Elders, families, and law keeping

gavelRecently I was discussing some topics about elders with some friends on the Internet. Specifically, they were questioning the need for an elder to be married and to have children.

In his Declaration and Address, Thomas Campbell expressed:

That although the Scriptures of the Old and New Testaments are inseparably connected, making together but one perfect and entire revelation of the Divine will, for the edification and salvation of the Church, and therefore in that respect can not be separated; yet as to what directly and properly belongs to their immediate object, the New Testament is as perfect a constitution for the worship, discipline, and government of the New Testament Church, and as perfect a rule for the particular duties of its members, as the Old Testament was for the worship, discipline, and government of the Old Testament Church, and the particular duties of its members.

Many of us, myself included, have moved away from this way of seeing the Bible as some sort of constitution for the church.

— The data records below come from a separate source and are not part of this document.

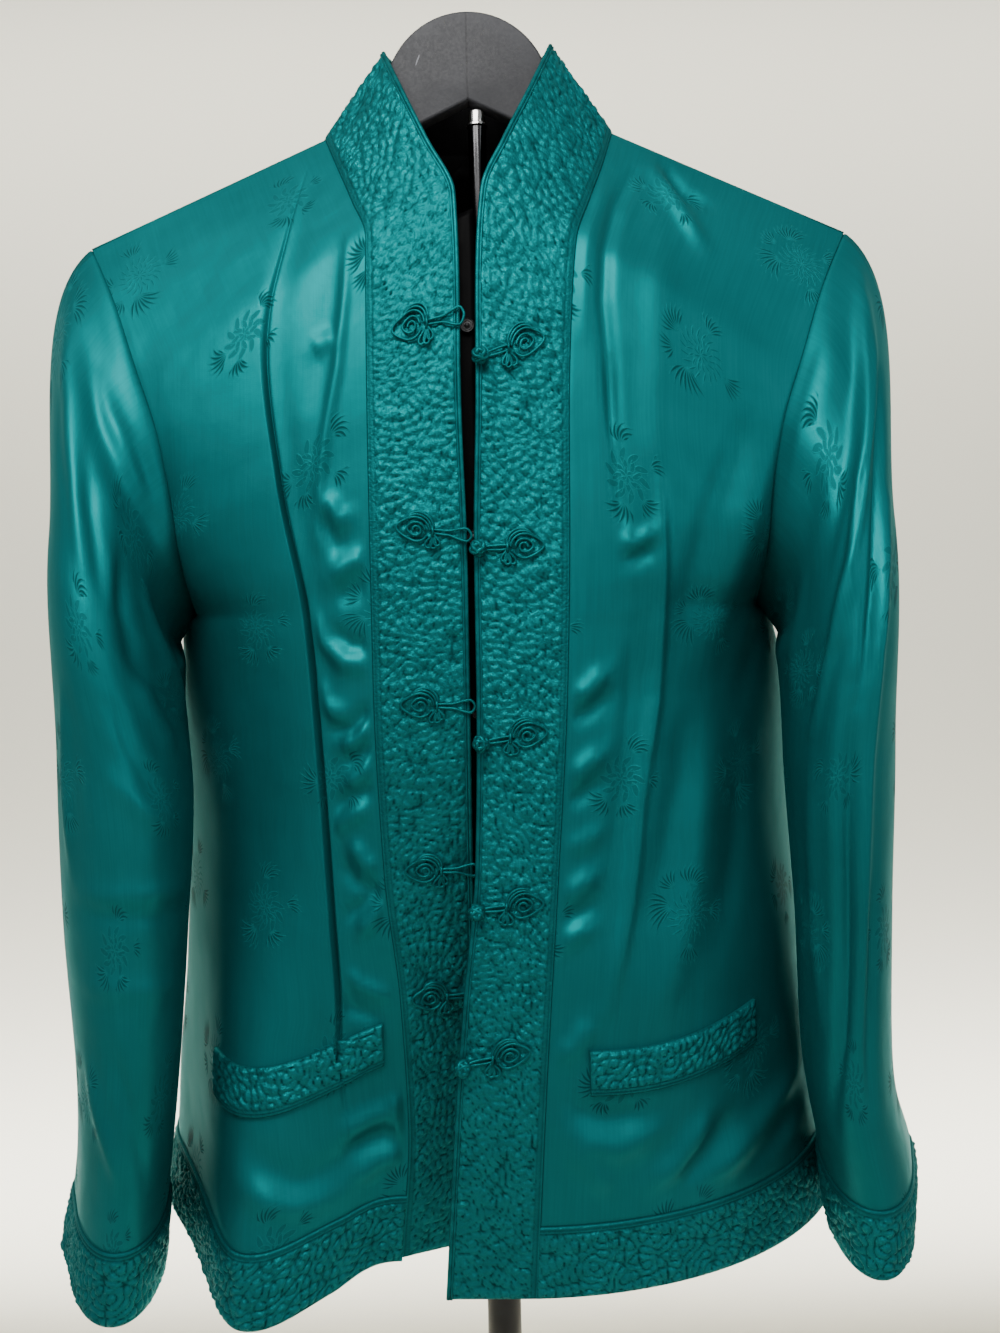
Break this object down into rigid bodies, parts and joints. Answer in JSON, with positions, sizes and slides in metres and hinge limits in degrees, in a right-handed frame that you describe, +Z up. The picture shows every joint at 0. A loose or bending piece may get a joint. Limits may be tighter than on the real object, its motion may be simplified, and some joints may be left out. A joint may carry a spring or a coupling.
{
  "type": "tang jacket on a garment stand",
  "caption": "Emerald satin jacquard tang jacket with quilted collar, front bands, cuffs and hem and cord frog closures, hung on a half-moon hanger board of a floor stand.",
  "frame": {"origin": "on the floor, at the middle of the stand's round base, below the pole", "axes": "+Z up, the jacket's front faces -Y, the wearer's left is +X"},
  "size_m": [0.478, 0.36, 1.4675],
  "materials": {
    "satin": "emerald silk satin jacquard",
    "quilt": "emerald satin, quilted over wadding",
    "cord": "satin bias cord",
    "lining": "black satin lining",
    "snap": "black press stud",
    "board": "charcoal grey board",
    "chrome": "polished chrome",
    "black": "black paint"
  },
  "bodies": {
    "root": {"back": "satin", "band_left": "quilt", "band_right": "quilt", "base": "black", "collar": "quilt", "cuff_left": "quilt", "cuff_right": "quilt", "frog_knot_1": "cord", "frog_knot_2": "cord", "frog_knot_3": "cord", "frog_knot_4": "cord", "frog_knot_5": "cord", "frog_loop_1": "cord", "frog_loop_2": "cord", "frog_loop_3": "cord", "frog_loop_4": "cord", "frog_loop_5": "cord", "front_left": "satin", "front_right": "satin", "hanger_board": "board", "hem_back": "quilt", "hem_left": "quilt", "hem_right": "quilt", "knot_button_1": "cord", "knot_button_2": "cord", "knot_button_3": "cord", "knot_button_4": "cord", "knot_button_5": "cord", "lining_back": "lining", "lower_pole": "black", "piping_collar": "cord", "piping_left": "cord", "piping_right": "cord", "pocket_welt_left": "quilt", "pocket_welt_right": "quilt", "pole_cap": "chrome", "pole_clamp": "black", "sleeve_left": "satin", "sleeve_right": "satin", "snap_1": "snap", "snap_2": "snap", "snap_3": "snap", "snap_4": "snap", "snap_5": "snap", "underlap": "lining", "upper_pole": "chrome"}
  },
  "joints": []
}
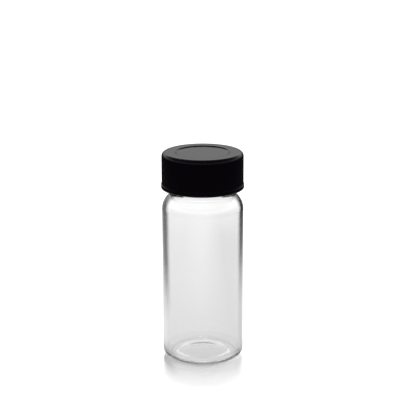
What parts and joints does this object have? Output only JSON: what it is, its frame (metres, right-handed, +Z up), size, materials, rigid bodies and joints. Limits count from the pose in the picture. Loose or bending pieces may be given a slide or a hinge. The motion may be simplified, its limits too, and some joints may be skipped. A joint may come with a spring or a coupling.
{
  "type": "glass sample vial",
  "caption": "Clear glass sample vial with a rounded shoulder, a domed base and a threaded neck, closed by a smooth black screw cap with a loose sealing liner.",
  "frame": {"origin": "centre of the foot ring, on the surface that the vial stands on", "axes": "+Z up along the vial's axis, from the base to the cap; X and Y across it"},
  "size_m": [0.028, 0.028, 0.0716],
  "materials": {
    "clear_glass": "clear, fire-polished",
    "liner_foam": "matte white foam",
    "cap_plastic": "moulded, semi-gloss black"
  },
  "bodies": {
    "vial": {"glass_vial": "clear_glass"},
    "liner": {"cap_liner": "liner_foam"},
    "cap": {"screw_cap": "cap_plastic"}
  },
  "joints": [
    {"name": "cap_rise", "type": "slide", "parent": "vial", "child": "liner", "axis": [0, 0, 1], "range_m": [0, 0.01271]},
    {"name": "cap_turn", "type": "hinge", "parent": "liner", "child": "cap", "pos_m": [0, 0, 0.0654], "axis": [0, 0, 1], "range_deg": [0, 1440]}
  ],
  "couplings": [
    {"joint": "cap_rise", "follows": "cap_turn", "m_per_rad": 0.00050532}
  ]
}
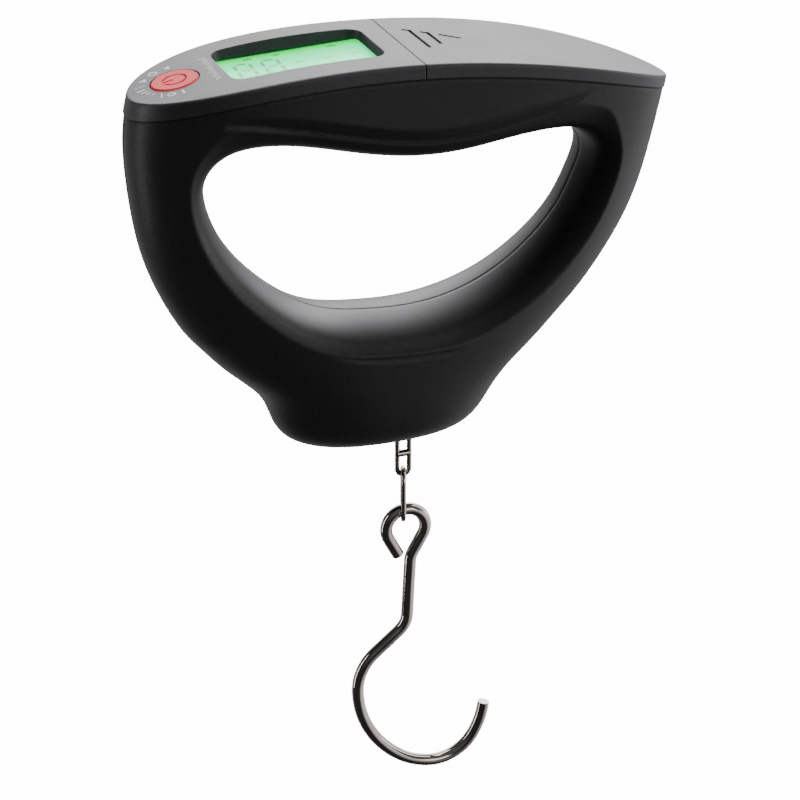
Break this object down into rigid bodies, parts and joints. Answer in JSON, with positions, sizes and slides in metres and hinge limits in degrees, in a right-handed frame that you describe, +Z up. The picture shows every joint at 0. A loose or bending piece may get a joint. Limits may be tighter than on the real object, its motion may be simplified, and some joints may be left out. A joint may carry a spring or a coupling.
{
  "type": "digital hanging scale",
  "caption": "Hand-held digital hanging scale: loop-shaped grip with a lens-shaped top carrying display, button and sliding battery cover, and a chained open hook below.",
  "frame": {"origin": "on the load line, at the underside of the grip bar where the fingers pull", "axes": "+Z up along the load line, +X along the grip towards the battery cover, -Y towards the front shell"},
  "size_m": [0.1373, 0.038, 0.2024],
  "materials": {
    "black_case": "fine spark texture",
    "cap_plastic": "fine satin texture",
    "clear_window": "clear",
    "lcd": "back-lit green",
    "backlight": "diffusing",
    "circuit_board": "solder mask",
    "rubber_contact": "matt",
    "component_black": "matt",
    "button_red": "satin",
    "battery_wrap": "printed sleeve",
    "tray_plastic": "matt",
    "contact_metal": "nickel plated",
    "gauge_film": "polyimide film",
    "cell_aluminium": "machined",
    "plain_steel": "zinc plated",
    "dark_nickel": "dark polished nickel",
    "cable_jacket": "matt",
    "wire_red": "matt"
  },
  "bodies": {
    "handle": {"front_shell": "black_case", "rear_shell": "black_case", "shell_screws": "plain_steel", "display_panel": "cap_plastic", "display_lens": "clear_window", "lcd_cell": "lcd", "backlight": "backlight", "main_board": "circuit_board", "lcd_connectors": "rubber_contact", "board_screws": "plain_steel", "board_components": "component_black", "buzzer": "component_black", "button_board": "circuit_board", "tact_switch": "component_black", "battery_front": "battery_wrap", "battery_rear": "battery_wrap", "battery_tray": "tray_plastic", "contact_plates": "contact_metal", "contact_springs": "contact_metal", "load_cell": "cell_aluminium", "strain_gauges": "gauge_film", "anchor_plate": "plain_steel", "cell_screws": "plain_steel", "load_eye": "dark_nickel", "eye_nut": "plain_steel", "load_cable": "cable_jacket", "battery_wires": "wire_red"},
    "button": {"power_button": "button_red"},
    "cover": {"battery_cover": "cap_plastic"},
    "upper_chain_link": {"upper_link": "dark_nickel"},
    "lower_chain_link": {"lower_link": "dark_nickel"},
    "load_hook": {"hook": "dark_nickel"}
  },
  "joints": [
    {"name": "button_press", "type": "slide", "parent": "handle", "child": "button", "axis": [0.2028, 0, -0.9792], "range_m": [0, 0.0005], "stiffness_N_per_m": 1500},
    {"name": "cover_slide", "type": "slide", "parent": "handle", "child": "cover", "axis": [1, 0, 0], "range_m": [0, 0.0035]},
    {"name": "upper_link_swing", "type": "hinge", "parent": "handle", "child": "upper_chain_link", "pos_m": [0, 0, -0.0685], "axis": [0, 1, 0], "range_deg": [-22, 22]},
    {"name": "lower_link_swing", "type": "hinge", "parent": "upper_chain_link", "child": "lower_chain_link", "pos_m": [0, 0, -0.0878], "axis": [1, 0, 0], "range_deg": [-20, 20]},
    {"name": "hook_swing", "type": "hinge", "parent": "lower_chain_link", "child": "load_hook", "pos_m": [0, 0, -0.1003], "axis": [0, 1, 0], "range_deg": [-60, 60]}
  ]
}
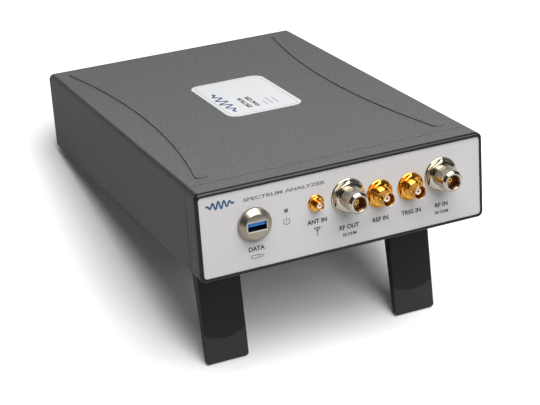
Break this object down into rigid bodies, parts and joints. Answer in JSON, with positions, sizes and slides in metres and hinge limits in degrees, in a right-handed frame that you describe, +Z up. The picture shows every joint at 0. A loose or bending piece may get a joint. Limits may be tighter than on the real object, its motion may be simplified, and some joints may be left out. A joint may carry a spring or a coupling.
{
  "type": "spectrum analyzer",
  "caption": "Flat dark grey bench instrument that analyses radio signals, with coaxial sockets on its light front panel and fold-out front legs.",
  "frame": {"origin": "centre of the bounding box on the floor, standing on its opened legs and rear feet", "axes": "+Z up, -Y towards the front panel, +X to the right as seen from the front; the case is pitched 16.9 degrees nose up"},
  "size_m": [0.2222, 0.34, 0.1619],
  "materials": {
    "cover_paint": "fine textured powder coat, dark grey",
    "bezel_paint": "fine textured dark grey with a smooth black front rim",
    "panel_film": "satin light grey printed film on a plate",
    "label_vinyl": "white satin label with grey print",
    "rear_paint": "fine textured dark grey",
    "leg_plastic": "moulded black, satin",
    "leg_rubber": "moulded black rubber, matte",
    "foot_rubber": "moulded black rubber, matte",
    "steel_pin": "ground",
    "nylon": "natural nylon",
    "zinc_screw": "zinc plated",
    "nickel_plate": "polished nickel plate",
    "usb_steel": "bright rolled",
    "usb_blue": "moulded blue",
    "lens_plastic": "smoked translucent",
    "gold_plate": "bright gold plate",
    "ptfe": "white, waxy",
    "tray_steel": "zinc coated sheet",
    "standoff_brass": "turned",
    "circuit_board": "green solder resist",
    "can_tin": "tin plate",
    "jumper_copper": "bare copper jacket",
    "sink_aluminium": "extruded, plain",
    "fan_plastic": "glass filled black",
    "inlet_plastic": "moulded black",
    "inlet_brass": "nickel plated"
  },
  "bodies": {
    "case": {"bnc_left_contact": "gold_plate", "bnc_left_insulator": "ptfe", "bnc_left_shell": "gold_plate", "bnc_nuts": "gold_plate", "bnc_right_contact": "gold_plate", "bnc_right_insulator": "ptfe", "bnc_right_shell": "gold_plate", "board_screws": "zinc_screw", "board_standoffs": "standoff_brass", "bottom_cover": "cover_paint", "chassis_tray": "tray_steel", "cover_screws": "zinc_screw", "fan_frame": "fan_plastic", "fan_screws": "zinc_screw", "foot_and_bracket_screws": "zinc_screw", "front_bezel": "bezel_paint", "front_left_foot": "foot_rubber", "front_panel": "panel_film", "front_right_foot": "foot_rubber", "generator_jumper": "jumper_copper", "generator_screening_can": "can_tin", "hinge_washers": "nylon", "left_hinge_pin": "steel_pin", "left_leg_bracket": "leg_plastic", "main_board": "circuit_board", "power_inlet": "inlet_plastic", "power_inlet_pins": "inlet_brass", "power_lens": "lens_plastic", "power_supply_board": "circuit_board", "processor_heat_sink": "sink_aluminium", "rear_left_foot": "foot_rubber", "rear_panel": "rear_paint", "rear_panel_screws": "zinc_screw", "rear_right_foot": "foot_rubber", "receiver_jumper": "jumper_copper", "receiver_screening_can": "can_tin", "right_hinge_pin": "steel_pin", "right_leg_bracket": "leg_plastic", "sma_contact": "gold_plate", "sma_insulator": "ptfe", "sma_nut": "gold_plate", "sma_shell": "gold_plate", "top_cover": "cover_paint", "top_label": "label_vinyl", "type_n_left_contact": "gold_plate", "type_n_left_insulator": "ptfe", "type_n_left_shell": "nickel_plate", "type_n_nuts": "nickel_plate", "type_n_right_contact": "gold_plate", "type_n_right_insulator": "ptfe", "type_n_right_shell": "nickel_plate", "usb_ring": "nickel_plate", "usb_shell": "usb_steel", "usb_tongue": "usb_blue"},
    "left_leg_set": {"left_leg": "leg_plastic", "left_leg_tip": "leg_rubber"},
    "right_leg_set": {"right_leg": "leg_plastic", "right_leg_tip": "leg_rubber"},
    "fan_wheel": {"fan_rotor": "fan_plastic"}
  },
  "joints": [
    {"name": "left_leg_fold", "type": "hinge", "parent": "case", "child": "left_leg_set", "pos_m": [-0.07775, -0.10495, 0.07733], "axis": [1, 0, 0], "range_deg": [0, 95]},
    {"name": "right_leg_fold", "type": "hinge", "parent": "case", "child": "right_leg_set", "pos_m": [0.07775, -0.10495, 0.07733], "axis": [1, 0, 0], "range_deg": [0, 95]},
    {"name": "fan_spin", "type": "hinge", "parent": "case", "child": "fan_wheel", "pos_m": [0.062, 0.14939, 0.04111], "axis": [0, 0.9569, -0.2904], "continuous": true}
  ]
}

One can look at Exodus and Leviticus and see what religious law code looks like; such language is absent from the New Testament.

For some, that means that the New Testament is little more than a snapshot of how the church was then; at best we’re seeing one possible expression of Christianity.

I view the writings of the New Testament differently, specifically the letters. I see in them an expression of how things should be. We take things like culture and context into consideration, but we don’t use them to render the epistles meaningless.

Especially when looking at elders. Among the things we see in the New Testament are the lists of elders’ characteristics in 1 Timothy and Titus. These letters are written to churches in very different situations. Timothy was in Ephesus, where the church had functioned for decades. Titus was on Crete, where the church was apparently just gaining a foothold. Because of this, when we see things in the list that overlap, those teachings are especially powerful.

So it is with elders and their families. It’s especially telling in Timothy, where we’re talking about men who aren’t new converts. Even so, Paul tells Timothy

He must manage his own household well, with all dignity keeping his children submissive, for if someone does not know how to manage his own household, how will he care for God’s church? (1 Timothy 3:4–5)

You expect these instructions to be given to Titus (and they were: Titus 1:6), who wouldn’t have the luxury of seeing how candidates had behaved themselves in church for years and years. But even in Ephesus, Paul says that the home life of a man will show his aptness for the job of elder.

That’s why elders need to be married. And have children.

“Is that a law? Will we go to hell if we do things differently?”

It doesn’t seem to be stated as a law. For me, it’s like the need to change the oil in my car. The owner’s manual doesn’t state that as a law. I don’t know of any state or federal regulations that require me to change the oil in my car. But I trust the car manufacturer and other knowledgeable people who have told me of the need to perform this needed maintenance. Frankly, I’d be foolish to do otherwise.

I trust the New Testament writers to describe what is best for a church. I want to do what will edify the church. In my life, I want to do what will most please God. For me it’s not a matter of law. It’s a matter of trying to be the best Christian I can be.